__INFORMATION SHOWN__.
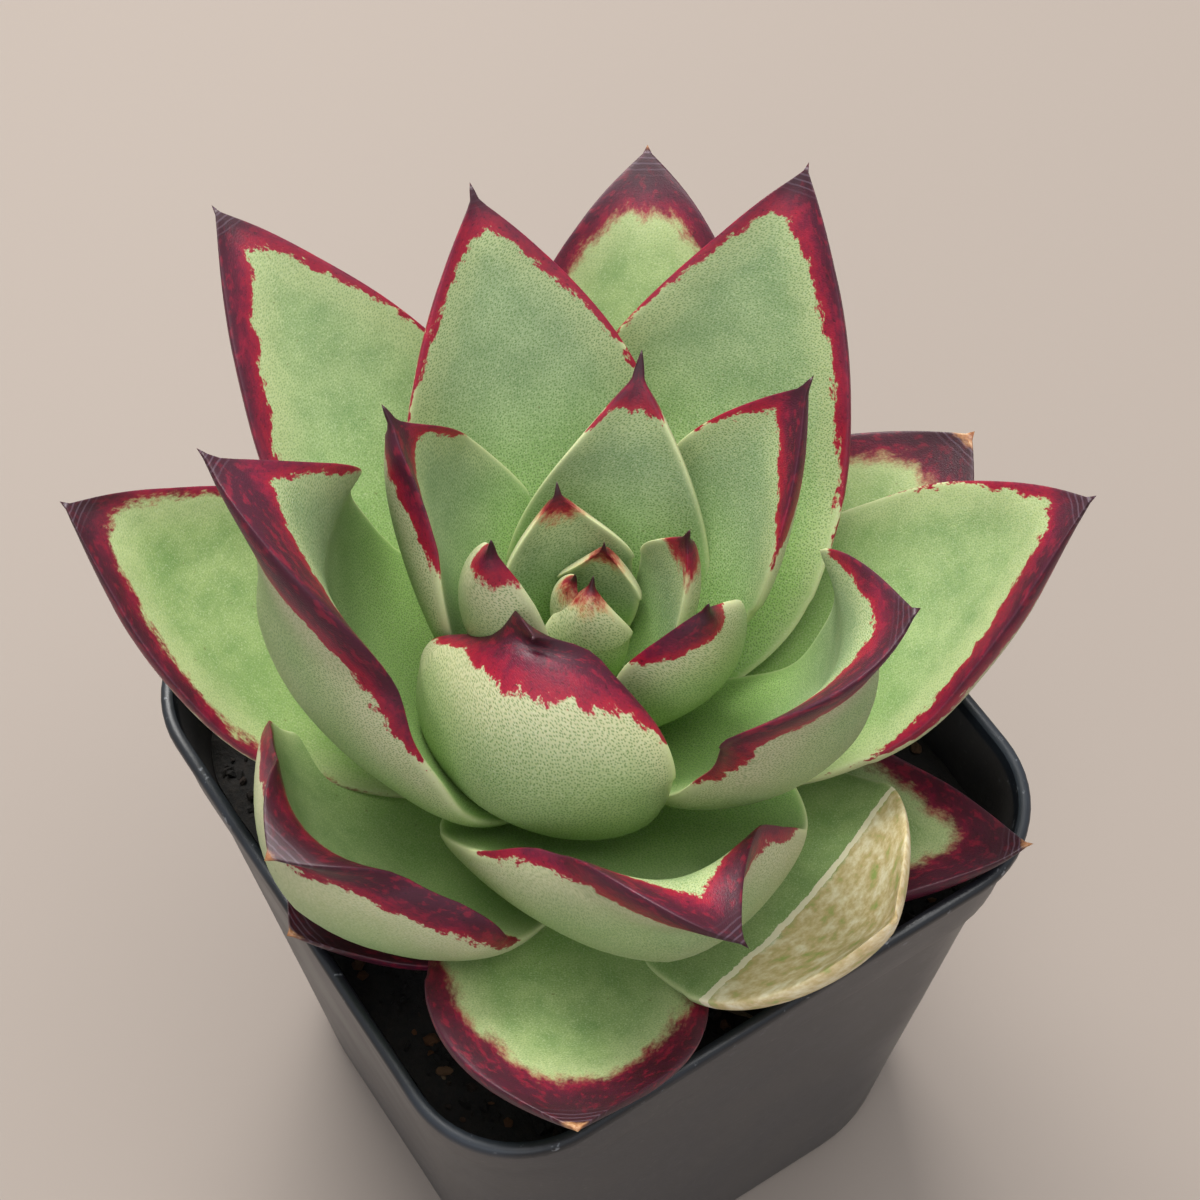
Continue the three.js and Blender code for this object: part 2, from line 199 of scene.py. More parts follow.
def sums(tree, operation, first, second):
    """One arithmetic step on two values, each a socket or a number."""
    node = add_node(tree, "ShaderNodeMath", operation=operation)
    for index, source in ((0, first), (1, second)):
        if isinstance(source, float):
            node.inputs[index].default_value = source
        else:
            tree.links.new(source, node.inputs[index])
    return node.outputs["Value"]


def tint(tree, colour, mask, strength, over):
    """Lays a second colour over the first one where a mask says, at most to a given strength."""
    return blend(tree, sums(tree, "MULTIPLY", mask, strength), colour, over)


def emboss(tree, shader, height, strength, depth):
    """Roughens a skin by a value, with the depth in metres."""
    bump = add_node(tree, "ShaderNodeBump", {"Strength": strength, "Distance": depth}, {"Height": height})
    tree.links.new(bump.outputs["Normal"], shader.inputs["Normal"])


def new_material(name):
    """A material, its node tree and its shader."""
    material = bpy.data.materials.new(name)
    material.use_nodes = True
    return material, material.node_tree, material.node_tree.nodes["Principled BSDF"]


# Black polypropylene from a matt mould: a satin skin with dust in its grain and pale scuffs near the lip.
# Below the rim the walls are painted a lighter grey than the near-black rim, as painted reflection of the
# pale board.
pot_plastic, tree, shader = new_material("moulded black polypropylene")
place = add_node(tree, "ShaderNodeTexCoord").outputs["Object"]
cloud = cloudy(tree, place, 55.0, 4.0)
grit = cloudy(tree, place, 1400.0, 2.0)
height = add_node(tree, "ShaderNodeSeparateXYZ", links={"Vector": place}).outputs["Z"]
# Painted reflection: the walls take a lighter grey for the pale board they mirror, and the rim keeps a
# near-black
body = blend(tree, span(tree, cloud, 0.35, 0.7), "#3a393b", "#474443")
dust_and_painted_reflection = blend(tree, span(tree, grit, 0.6, 0.8, 0.0, 0.35), body, "#77726c")
rim_skin = blend(tree, span(tree, cloud, 0.45, 0.65), "#15181d", "#252b33")
skin = blend(tree, span(tree, height, 0.0836, 0.0843), dust_and_painted_reflection, rim_skin)
scuff_lines = cloudy(tree, place, 420.0, 3.0, 0.7)
scuffs = sums(tree, "MULTIPLY", span(tree, scuff_lines, 0.63, 0.7), span(tree, height, 0.078, 0.0846))
tree.links.new(tint(tree, skin, scuffs, 0.55, "#8f9297"), shader.inputs["Base Color"])
tree.links.new(span(tree, cloud, 0.3, 0.7, 0.34, 0.46), shader.inputs["Roughness"])
emboss(tree, shader, grit, 0.25, 0.0001)

pot = bmesh.new()
lip_z = POT_HEIGHT - LIP
levels = [(z, FOOT_SIDE - side, FOOT_CORNER - corner) for z, side, corner in FOOT_EDGE]
levels += [(z, *wall_at(z)) for z in (1.6, 20, 40, 60, 71)]
levels += [(COLLAR_Z + up, side, corner) for up, side, corner in COLLAR_EDGE]
levels += [(z, *wall_at(z)) for z in (COLLAR_Z + 0.3, 78, 82, lip_z - 0.2)]
levels += [(POT_HEIGHT - down, RIM_SIDE - side, RIM_CORNER - corner) for down, side, corner in LIP_EDGE]
for z in (lip_z - 1, COLLAR_Z + COLLAR_STEP, COLLAR_FOOT, 40, FLOOR + 0.6, FLOOR):
    side, corner = wall_at(z)
    inset = WALL if z > FLOOR else WALL + FLOOR_FILLET
    levels.append((z, side - 2 * inset, corner - inset))
rings = square_shell(pot, levels)
for z, (_, edges) in ((0, rings[0]), (FLOOR, rings[-1])):
    outline = list(edges)
    for sx, sy in DRAIN_CORNERS:
        spot = Matrix.Translation((sx * DRAIN_OFFSET, sy * DRAIN_OFFSET, z))
        hole = bmesh.ops.create_circle(pot, segments=DRAIN_CUTS, radius=DRAIN_RADIUS, matrix=spot)["verts"]
        outline += list({edge for vert in hole for edge in vert.link_edges})
    bmesh.ops.triangle_fill(pot, use_beauty=True, edges=outline, normal=(0, 0, 1 if z else -1))
open_edges = [edge for edge in pot.edges if edge.is_boundary]
for sx, sy in DRAIN_CORNERS:
    centre = Vector((sx * DRAIN_OFFSET, sy * DRAIN_OFFSET))
    pair = [edge for edge in open_edges if (edge.verts[0].co.xy - centre).length < DRAIN_RADIUS + 0.5]
    bmesh.ops.bridge_loops(pot, edges=pair)
# The long straight walls of a thin moulding are never quite flat
for vert in pot.verts:
    wave = abs(noise.noise(vert.co * WAVE_PITCH + WAVE_START))
    outwards = Vector((vert.co.x, vert.co.y, 0)).normalized()
    vert.co -= outwards * (SAG + SAG_SWING * wave) * min(1.0, vert.co.z / SAG_FULL_AT)
bmesh.ops.recalc_face_normals(pot, faces=pot.faces[:])
finish_piece("nursery_pot", pot, pot_plastic, ["pot"])


# Potting mix: composted bark and grit, watered and settled to a centimetre under the lip, nearly black
# while it is damp. Loose crumbs of bark lie on it, some of them dry and tan.

SOIL_Z, SOIL_BUMP, SOIL_GAP = 73.0, 0.9, 0.3
SOIL_RINGS, SOIL_RINGED, RIM_DIP = 26, 0.92, 0.6
SEED = 7

# Crumbs: how many, over which half width, least size and how much larger, and where none lie: past the
# mix's sides and corners and close round the stem
CRUMBS, CRUMB_FIELD, CRUMB_LEAST, CRUMB_MORE = 2200, 40, 0.35, 1.1
MIX_SIDE, MIX_CORNER, STEM_CLEAR = 39, 70, 8

# A dry twig and chips of bark by the corners in rows: place, length, width, heading and dryness
LITTER = ((36.4, -2.3, 5.6, 0.7, 35, 1.0), (37.4, 2.4, 3.4, 1.3, 10, 0.86),
          (23.4, -37.0, 2.3, 1.2, 60, 0.95), (30.7, -32.6, 1.9, 1.1, 20, 0.95),
          (-36.0, -20.0, 2.6, 1.2, 80, 0.93), (-37.0, -27.5, 1.8, 0.9, 15, 0.9))


def soil_top(x, y):
    """Height of the mix, which lies in low mounds."""
    wave = math.sin(0.31 * x + 1.3) * math.cos(0.27 * y - 0.6) + 0.6 * math.sin(0.63 * x - 0.45 * y)
    return SOIL_Z + SOIL_BUMP * wave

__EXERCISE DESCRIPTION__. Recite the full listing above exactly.

__SOLVED EXERCISE__.
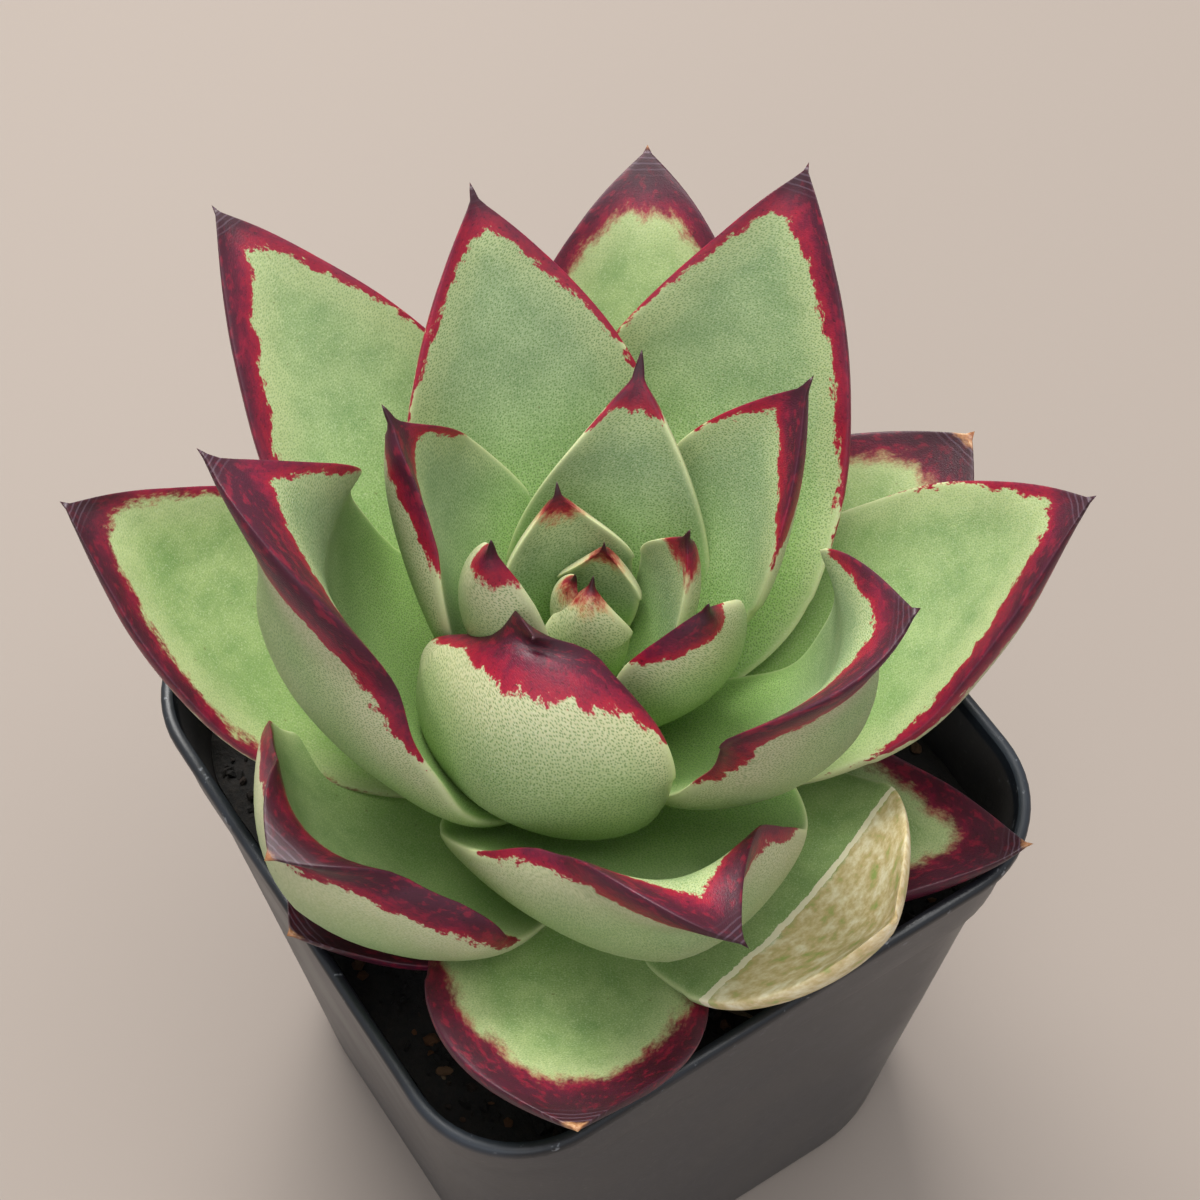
Continue the three.js and Blender code for this object: part 2, from line 199 of scene.py. More parts follow.
def sums(tree, operation, first, second):
    """One arithmetic step on two values, each a socket or a number."""
    node = add_node(tree, "ShaderNodeMath", operation=operation)
    for index, source in ((0, first), (1, second)):
        if isinstance(source, float):
            node.inputs[index].default_value = source
        else:
            tree.links.new(source, node.inputs[index])
    return node.outputs["Value"]


def tint(tree, colour, mask, strength, over):
    """Lays a second colour over the first one where a mask says, at most to a given strength."""
    return blend(tree, sums(tree, "MULTIPLY", mask, strength), colour, over)


def emboss(tree, shader, height, strength, depth):
    """Roughens a skin by a value, with the depth in metres."""
    bump = add_node(tree, "ShaderNodeBump", {"Strength": strength, "Distance": depth}, {"Height": height})
    tree.links.new(bump.outputs["Normal"], shader.inputs["Normal"])


def new_material(name):
    """A material, its node tree and its shader."""
    material = bpy.data.materials.new(name)
    material.use_nodes = True
    return material, material.node_tree, material.node_tree.nodes["Principled BSDF"]


# Black polypropylene from a matt mould: a satin skin with dust in its grain and pale scuffs near the lip.
# Below the rim the walls are painted a lighter grey than the near-black rim, as painted reflection of the
# pale board.
pot_plastic, tree, shader = new_material("moulded black polypropylene")
place = add_node(tree, "ShaderNodeTexCoord").outputs["Object"]
cloud = cloudy(tree, place, 55.0, 4.0)
grit = cloudy(tree, place, 1400.0, 2.0)
height = add_node(tree, "ShaderNodeSeparateXYZ", links={"Vector": place}).outputs["Z"]
# Painted reflection: the walls take a lighter grey for the pale board they mirror, and the rim keeps a
# near-black
body = blend(tree, span(tree, cloud, 0.35, 0.7), "#3a393b", "#474443")
dust_and_painted_reflection = blend(tree, span(tree, grit, 0.6, 0.8, 0.0, 0.35), body, "#77726c")
rim_skin = blend(tree, span(tree, cloud, 0.45, 0.65), "#15181d", "#252b33")
skin = blend(tree, span(tree, height, 0.0836, 0.0843), dust_and_painted_reflection, rim_skin)
scuff_lines = cloudy(tree, place, 420.0, 3.0, 0.7)
scuffs = sums(tree, "MULTIPLY", span(tree, scuff_lines, 0.63, 0.7), span(tree, height, 0.078, 0.0846))
tree.links.new(tint(tree, skin, scuffs, 0.55, "#8f9297"), shader.inputs["Base Color"])
tree.links.new(span(tree, cloud, 0.3, 0.7, 0.34, 0.46), shader.inputs["Roughness"])
emboss(tree, shader, grit, 0.25, 0.0001)

pot = bmesh.new()
lip_z = POT_HEIGHT - LIP
levels = [(z, FOOT_SIDE - side, FOOT_CORNER - corner) for z, side, corner in FOOT_EDGE]
levels += [(z, *wall_at(z)) for z in (1.6, 20, 40, 60, 71)]
levels += [(COLLAR_Z + up, side, corner) for up, side, corner in COLLAR_EDGE]
levels += [(z, *wall_at(z)) for z in (COLLAR_Z + 0.3, 78, 82, lip_z - 0.2)]
levels += [(POT_HEIGHT - down, RIM_SIDE - side, RIM_CORNER - corner) for down, side, corner in LIP_EDGE]
for z in (lip_z - 1, COLLAR_Z + COLLAR_STEP, COLLAR_FOOT, 40, FLOOR + 0.6, FLOOR):
    side, corner = wall_at(z)
    inset = WALL if z > FLOOR else WALL + FLOOR_FILLET
    levels.append((z, side - 2 * inset, corner - inset))
rings = square_shell(pot, levels)
for z, (_, edges) in ((0, rings[0]), (FLOOR, rings[-1])):
    outline = list(edges)
    for sx, sy in DRAIN_CORNERS:
        spot = Matrix.Translation((sx * DRAIN_OFFSET, sy * DRAIN_OFFSET, z))
        hole = bmesh.ops.create_circle(pot, segments=DRAIN_CUTS, radius=DRAIN_RADIUS, matrix=spot)["verts"]
        outline += list({edge for vert in hole for edge in vert.link_edges})
    bmesh.ops.triangle_fill(pot, use_beauty=True, edges=outline, normal=(0, 0, 1 if z else -1))
open_edges = [edge for edge in pot.edges if edge.is_boundary]
for sx, sy in DRAIN_CORNERS:
    centre = Vector((sx * DRAIN_OFFSET, sy * DRAIN_OFFSET))
    pair = [edge for edge in open_edges if (edge.verts[0].co.xy - centre).length < DRAIN_RADIUS + 0.5]
    bmesh.ops.bridge_loops(pot, edges=pair)
# The long straight walls of a thin moulding are never quite flat
for vert in pot.verts:
    wave = abs(noise.noise(vert.co * WAVE_PITCH + WAVE_START))
    outwards = Vector((vert.co.x, vert.co.y, 0)).normalized()
    vert.co -= outwards * (SAG + SAG_SWING * wave) * min(1.0, vert.co.z / SAG_FULL_AT)
bmesh.ops.recalc_face_normals(pot, faces=pot.faces[:])
finish_piece("nursery_pot", pot, pot_plastic, ["pot"])


# Potting mix: composted bark and grit, watered and settled to a centimetre under the lip, nearly black
# while it is damp. Loose crumbs of bark lie on it, some of them dry and tan.

SOIL_Z, SOIL_BUMP, SOIL_GAP = 73.0, 0.9, 0.3
SOIL_RINGS, SOIL_RINGED, RIM_DIP = 26, 0.92, 0.6
SEED = 7

# Crumbs: how many, over which half width, least size and how much larger, and where none lie: past the
# mix's sides and corners and close round the stem
CRUMBS, CRUMB_FIELD, CRUMB_LEAST, CRUMB_MORE = 2200, 40, 0.35, 1.1
MIX_SIDE, MIX_CORNER, STEM_CLEAR = 39, 70, 8

# A dry twig and chips of bark by the corners in rows: place, length, width, heading and dryness
LITTER = ((36.4, -2.3, 5.6, 0.7, 35, 1.0), (37.4, 2.4, 3.4, 1.3, 10, 0.86),
          (23.4, -37.0, 2.3, 1.2, 60, 0.95), (30.7, -32.6, 1.9, 1.1, 20, 0.95),
          (-36.0, -20.0, 2.6, 1.2, 80, 0.93), (-37.0, -27.5, 1.8, 0.9, 15, 0.9))


def soil_top(x, y):
    """Height of the mix, which lies in low mounds."""
    wave = math.sin(0.31 * x + 1.3) * math.cos(0.27 * y - 0.6) + 0.6 * math.sin(0.63 * x - 0.45 * y)
    return SOIL_Z + SOIL_BUMP * wave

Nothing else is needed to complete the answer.